We expect interbank rates to hover around current levels.

Treasury Bills

The Treasury Bills Market witnessed an active session this week with persistent demand observed on the 22-Aug-24 bill with trades executed at 11.60%.

The NTB calendar for the fourth quarter was also released. Week-on-week analysis indicates a 54bps decline in the average benchmark yields, printing at 7.06%.

We expect a calm session as market participants shift their focus to the NTB auction slated for Wednesday.

FGN Bond Market

The FGN local bond market traded on a calm note with a bullish undertone. The minimal demand that trickled into the market was skewed to the 27s, 28s, 29s and 53s offered at 13.00%, 13.55%, 13.95% and 15.85%, respectively. Week-on-week, the average benchmark yields advanced 5bps, settling at 14.20%.

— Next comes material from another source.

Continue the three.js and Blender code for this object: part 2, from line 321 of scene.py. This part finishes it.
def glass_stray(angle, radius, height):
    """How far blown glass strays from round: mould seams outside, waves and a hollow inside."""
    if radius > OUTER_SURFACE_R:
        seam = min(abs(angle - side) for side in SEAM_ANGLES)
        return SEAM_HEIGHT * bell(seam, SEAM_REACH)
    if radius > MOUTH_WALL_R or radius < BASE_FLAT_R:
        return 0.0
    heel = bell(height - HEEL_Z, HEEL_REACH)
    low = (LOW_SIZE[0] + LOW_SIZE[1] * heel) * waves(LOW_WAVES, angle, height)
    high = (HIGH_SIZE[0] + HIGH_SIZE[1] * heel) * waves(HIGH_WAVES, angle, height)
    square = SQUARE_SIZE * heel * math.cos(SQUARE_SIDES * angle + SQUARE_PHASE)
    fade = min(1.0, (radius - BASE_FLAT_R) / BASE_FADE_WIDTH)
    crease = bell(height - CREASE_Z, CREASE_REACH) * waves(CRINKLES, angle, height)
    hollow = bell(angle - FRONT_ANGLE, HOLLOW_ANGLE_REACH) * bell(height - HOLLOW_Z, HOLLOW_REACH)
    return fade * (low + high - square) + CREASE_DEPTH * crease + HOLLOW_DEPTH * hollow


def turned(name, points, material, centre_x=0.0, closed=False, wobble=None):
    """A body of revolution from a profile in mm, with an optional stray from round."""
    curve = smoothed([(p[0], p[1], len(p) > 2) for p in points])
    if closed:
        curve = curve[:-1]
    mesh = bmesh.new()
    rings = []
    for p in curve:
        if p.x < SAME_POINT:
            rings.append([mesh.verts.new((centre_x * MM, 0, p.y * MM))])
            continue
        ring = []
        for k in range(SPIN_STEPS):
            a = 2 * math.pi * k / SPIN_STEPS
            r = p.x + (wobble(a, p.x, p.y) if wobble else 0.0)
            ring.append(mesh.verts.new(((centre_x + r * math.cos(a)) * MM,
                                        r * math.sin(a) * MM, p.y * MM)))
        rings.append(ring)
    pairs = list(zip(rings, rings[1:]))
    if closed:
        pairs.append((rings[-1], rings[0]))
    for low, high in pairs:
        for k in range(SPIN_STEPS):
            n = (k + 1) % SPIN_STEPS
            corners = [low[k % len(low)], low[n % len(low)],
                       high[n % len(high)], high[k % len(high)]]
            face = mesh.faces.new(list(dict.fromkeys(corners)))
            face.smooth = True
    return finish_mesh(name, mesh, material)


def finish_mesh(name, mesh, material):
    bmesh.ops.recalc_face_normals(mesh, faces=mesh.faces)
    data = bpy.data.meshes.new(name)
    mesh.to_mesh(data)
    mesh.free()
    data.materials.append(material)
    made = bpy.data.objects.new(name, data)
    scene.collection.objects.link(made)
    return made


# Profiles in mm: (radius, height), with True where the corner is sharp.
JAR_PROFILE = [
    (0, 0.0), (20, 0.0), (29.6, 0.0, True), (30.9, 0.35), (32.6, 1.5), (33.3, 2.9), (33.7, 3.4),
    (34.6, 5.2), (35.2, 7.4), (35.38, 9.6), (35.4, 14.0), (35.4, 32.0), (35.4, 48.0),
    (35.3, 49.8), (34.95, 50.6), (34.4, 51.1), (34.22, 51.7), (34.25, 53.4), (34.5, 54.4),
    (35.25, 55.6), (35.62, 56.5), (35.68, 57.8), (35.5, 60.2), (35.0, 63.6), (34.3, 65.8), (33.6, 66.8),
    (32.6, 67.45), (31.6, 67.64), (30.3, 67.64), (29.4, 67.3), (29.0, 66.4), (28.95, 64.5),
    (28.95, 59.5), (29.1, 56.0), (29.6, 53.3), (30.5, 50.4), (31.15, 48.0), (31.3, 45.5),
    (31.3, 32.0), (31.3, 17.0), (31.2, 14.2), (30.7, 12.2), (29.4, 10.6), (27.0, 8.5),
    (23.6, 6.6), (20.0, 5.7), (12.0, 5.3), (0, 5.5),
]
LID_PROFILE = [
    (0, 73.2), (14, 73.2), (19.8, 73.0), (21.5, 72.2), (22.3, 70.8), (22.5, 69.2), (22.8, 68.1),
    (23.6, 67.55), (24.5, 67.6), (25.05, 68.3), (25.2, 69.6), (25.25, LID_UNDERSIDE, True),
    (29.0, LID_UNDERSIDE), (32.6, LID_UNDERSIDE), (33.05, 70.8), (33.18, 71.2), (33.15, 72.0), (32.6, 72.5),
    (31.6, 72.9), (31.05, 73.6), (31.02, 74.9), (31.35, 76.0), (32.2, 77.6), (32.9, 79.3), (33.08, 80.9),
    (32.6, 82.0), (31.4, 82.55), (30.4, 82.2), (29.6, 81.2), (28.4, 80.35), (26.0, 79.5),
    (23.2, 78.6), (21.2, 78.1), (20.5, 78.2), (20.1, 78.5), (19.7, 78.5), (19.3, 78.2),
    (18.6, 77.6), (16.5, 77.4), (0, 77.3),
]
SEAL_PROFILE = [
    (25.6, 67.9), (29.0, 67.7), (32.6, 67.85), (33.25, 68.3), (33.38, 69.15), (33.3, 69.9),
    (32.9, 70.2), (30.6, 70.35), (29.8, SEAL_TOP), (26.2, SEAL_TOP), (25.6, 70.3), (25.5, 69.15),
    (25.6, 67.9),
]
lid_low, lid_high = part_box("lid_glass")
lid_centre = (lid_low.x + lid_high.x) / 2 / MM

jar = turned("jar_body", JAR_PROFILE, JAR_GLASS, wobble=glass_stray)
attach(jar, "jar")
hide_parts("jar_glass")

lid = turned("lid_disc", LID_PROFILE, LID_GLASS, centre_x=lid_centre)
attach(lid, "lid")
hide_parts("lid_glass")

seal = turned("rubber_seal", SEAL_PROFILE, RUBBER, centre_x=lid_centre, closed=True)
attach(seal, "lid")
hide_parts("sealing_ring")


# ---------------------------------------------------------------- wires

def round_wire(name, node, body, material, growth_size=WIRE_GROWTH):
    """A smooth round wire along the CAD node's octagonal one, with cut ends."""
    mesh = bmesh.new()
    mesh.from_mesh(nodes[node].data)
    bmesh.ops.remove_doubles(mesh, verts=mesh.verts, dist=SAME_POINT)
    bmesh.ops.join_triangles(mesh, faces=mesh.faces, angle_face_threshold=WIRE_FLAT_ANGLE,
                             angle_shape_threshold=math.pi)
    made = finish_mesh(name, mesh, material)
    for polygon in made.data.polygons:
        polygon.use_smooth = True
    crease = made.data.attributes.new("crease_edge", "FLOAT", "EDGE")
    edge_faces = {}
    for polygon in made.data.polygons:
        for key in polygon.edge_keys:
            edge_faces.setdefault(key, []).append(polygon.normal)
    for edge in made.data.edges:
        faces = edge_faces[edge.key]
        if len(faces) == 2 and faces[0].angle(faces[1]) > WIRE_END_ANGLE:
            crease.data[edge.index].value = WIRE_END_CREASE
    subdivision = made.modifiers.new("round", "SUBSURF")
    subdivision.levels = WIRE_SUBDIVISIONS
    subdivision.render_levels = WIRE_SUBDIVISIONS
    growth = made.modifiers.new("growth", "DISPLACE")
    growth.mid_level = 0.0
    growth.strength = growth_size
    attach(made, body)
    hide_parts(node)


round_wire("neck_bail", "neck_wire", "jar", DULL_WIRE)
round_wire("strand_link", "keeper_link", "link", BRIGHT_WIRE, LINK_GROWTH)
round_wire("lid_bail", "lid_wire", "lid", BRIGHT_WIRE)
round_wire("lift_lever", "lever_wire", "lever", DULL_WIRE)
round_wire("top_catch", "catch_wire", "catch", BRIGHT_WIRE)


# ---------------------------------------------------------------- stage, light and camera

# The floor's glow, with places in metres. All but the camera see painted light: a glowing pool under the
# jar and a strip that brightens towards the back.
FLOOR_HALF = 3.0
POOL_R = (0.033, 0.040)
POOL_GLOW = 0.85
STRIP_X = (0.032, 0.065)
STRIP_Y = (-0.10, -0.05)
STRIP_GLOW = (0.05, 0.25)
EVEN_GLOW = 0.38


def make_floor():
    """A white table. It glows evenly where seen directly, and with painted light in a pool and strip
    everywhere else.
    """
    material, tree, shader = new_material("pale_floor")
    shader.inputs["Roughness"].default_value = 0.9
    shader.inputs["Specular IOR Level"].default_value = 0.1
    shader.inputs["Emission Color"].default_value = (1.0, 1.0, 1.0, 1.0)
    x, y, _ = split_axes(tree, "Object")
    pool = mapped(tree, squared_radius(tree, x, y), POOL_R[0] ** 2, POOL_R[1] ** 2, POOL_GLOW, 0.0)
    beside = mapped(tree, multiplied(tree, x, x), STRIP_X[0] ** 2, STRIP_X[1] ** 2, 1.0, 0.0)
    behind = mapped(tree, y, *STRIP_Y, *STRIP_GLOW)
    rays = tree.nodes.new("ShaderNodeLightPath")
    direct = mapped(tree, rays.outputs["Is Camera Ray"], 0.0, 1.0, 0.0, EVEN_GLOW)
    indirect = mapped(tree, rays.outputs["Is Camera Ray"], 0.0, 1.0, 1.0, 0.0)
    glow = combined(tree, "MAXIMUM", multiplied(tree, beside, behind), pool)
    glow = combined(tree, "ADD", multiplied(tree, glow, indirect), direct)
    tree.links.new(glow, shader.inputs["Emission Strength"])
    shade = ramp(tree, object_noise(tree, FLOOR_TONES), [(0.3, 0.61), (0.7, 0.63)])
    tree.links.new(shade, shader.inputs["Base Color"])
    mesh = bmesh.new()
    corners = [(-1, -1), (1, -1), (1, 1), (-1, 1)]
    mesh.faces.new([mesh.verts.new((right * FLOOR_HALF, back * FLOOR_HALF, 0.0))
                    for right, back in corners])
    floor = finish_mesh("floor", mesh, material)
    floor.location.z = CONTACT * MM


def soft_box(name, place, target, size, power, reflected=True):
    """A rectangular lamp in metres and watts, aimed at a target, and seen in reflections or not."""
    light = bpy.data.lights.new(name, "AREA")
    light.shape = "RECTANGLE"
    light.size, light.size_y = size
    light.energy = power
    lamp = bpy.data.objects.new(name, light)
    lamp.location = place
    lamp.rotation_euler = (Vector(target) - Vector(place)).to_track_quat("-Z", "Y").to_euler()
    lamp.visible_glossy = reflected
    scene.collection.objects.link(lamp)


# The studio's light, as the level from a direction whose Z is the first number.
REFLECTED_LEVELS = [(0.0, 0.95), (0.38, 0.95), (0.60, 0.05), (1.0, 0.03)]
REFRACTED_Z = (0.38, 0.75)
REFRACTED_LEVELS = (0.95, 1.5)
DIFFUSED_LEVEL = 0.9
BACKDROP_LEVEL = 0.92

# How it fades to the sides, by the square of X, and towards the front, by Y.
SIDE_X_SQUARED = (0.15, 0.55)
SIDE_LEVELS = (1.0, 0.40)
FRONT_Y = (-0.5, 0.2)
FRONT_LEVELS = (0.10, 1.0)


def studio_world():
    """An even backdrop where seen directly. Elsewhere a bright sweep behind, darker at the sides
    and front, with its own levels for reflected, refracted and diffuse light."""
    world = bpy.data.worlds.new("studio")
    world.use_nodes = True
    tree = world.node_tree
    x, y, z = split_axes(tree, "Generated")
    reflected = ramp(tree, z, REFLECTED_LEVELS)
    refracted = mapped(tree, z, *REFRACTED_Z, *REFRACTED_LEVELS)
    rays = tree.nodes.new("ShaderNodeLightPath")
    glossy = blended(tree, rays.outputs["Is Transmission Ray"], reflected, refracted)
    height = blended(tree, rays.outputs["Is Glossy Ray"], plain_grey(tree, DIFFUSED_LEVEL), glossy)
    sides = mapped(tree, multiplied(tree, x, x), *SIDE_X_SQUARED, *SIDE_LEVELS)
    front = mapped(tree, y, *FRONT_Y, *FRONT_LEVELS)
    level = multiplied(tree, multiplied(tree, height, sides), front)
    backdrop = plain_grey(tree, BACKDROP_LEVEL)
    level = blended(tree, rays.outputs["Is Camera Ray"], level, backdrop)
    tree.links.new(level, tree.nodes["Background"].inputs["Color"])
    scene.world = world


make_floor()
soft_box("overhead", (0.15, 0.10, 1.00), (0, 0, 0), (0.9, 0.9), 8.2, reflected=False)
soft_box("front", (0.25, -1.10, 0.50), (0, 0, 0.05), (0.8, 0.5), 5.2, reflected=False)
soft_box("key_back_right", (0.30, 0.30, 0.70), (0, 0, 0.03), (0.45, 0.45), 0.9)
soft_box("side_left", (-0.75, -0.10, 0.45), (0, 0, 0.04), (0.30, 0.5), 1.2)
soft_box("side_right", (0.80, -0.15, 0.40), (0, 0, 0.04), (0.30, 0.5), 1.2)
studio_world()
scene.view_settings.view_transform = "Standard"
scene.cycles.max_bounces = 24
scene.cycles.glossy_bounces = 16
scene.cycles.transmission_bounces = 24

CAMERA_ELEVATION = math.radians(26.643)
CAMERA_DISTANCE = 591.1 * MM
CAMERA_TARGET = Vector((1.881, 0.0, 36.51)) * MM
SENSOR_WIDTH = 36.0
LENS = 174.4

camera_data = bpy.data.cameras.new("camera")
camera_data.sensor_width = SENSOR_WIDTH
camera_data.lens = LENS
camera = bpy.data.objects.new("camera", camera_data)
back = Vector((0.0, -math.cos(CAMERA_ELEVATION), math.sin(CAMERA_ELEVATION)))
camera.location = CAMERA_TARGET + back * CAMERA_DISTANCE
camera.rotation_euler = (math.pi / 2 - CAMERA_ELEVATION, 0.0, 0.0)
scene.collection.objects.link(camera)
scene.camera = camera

We expect a calm start to the week.

Eurobond Market

The FGN Eurobond market traded on a mixed note this week. For context, it displayed a subdued posture at the start of the week as foreign counterparties observed the summer bank holiday after which the market exhibited bullish sentiments as the Labor Department’s Job Openings and Labor Turnover Survey (JOLTS) showed the number of job openings fell to 8.827 million in July from 9.582 million in June while analysts were expecting July numbers to print at 9.465 million.

This sentiment was reversed despite the United States GDP which printed lower at 2.1% against the 2.4% expectation by Analysts and the delay in the disbursement of the Afrexim loan.

On the final trading day of the week, the bulls won as the Nonfarm Payroll data showed that 187K jobs were added against the 170K expectation with unemployment rate rising to 3.8%. Furthermore, the average benchmark yields rose 10bps week-on-week, settling at 11.03%.

We expect the market to be swayed by the Factory Orders and ISM Services PMI data.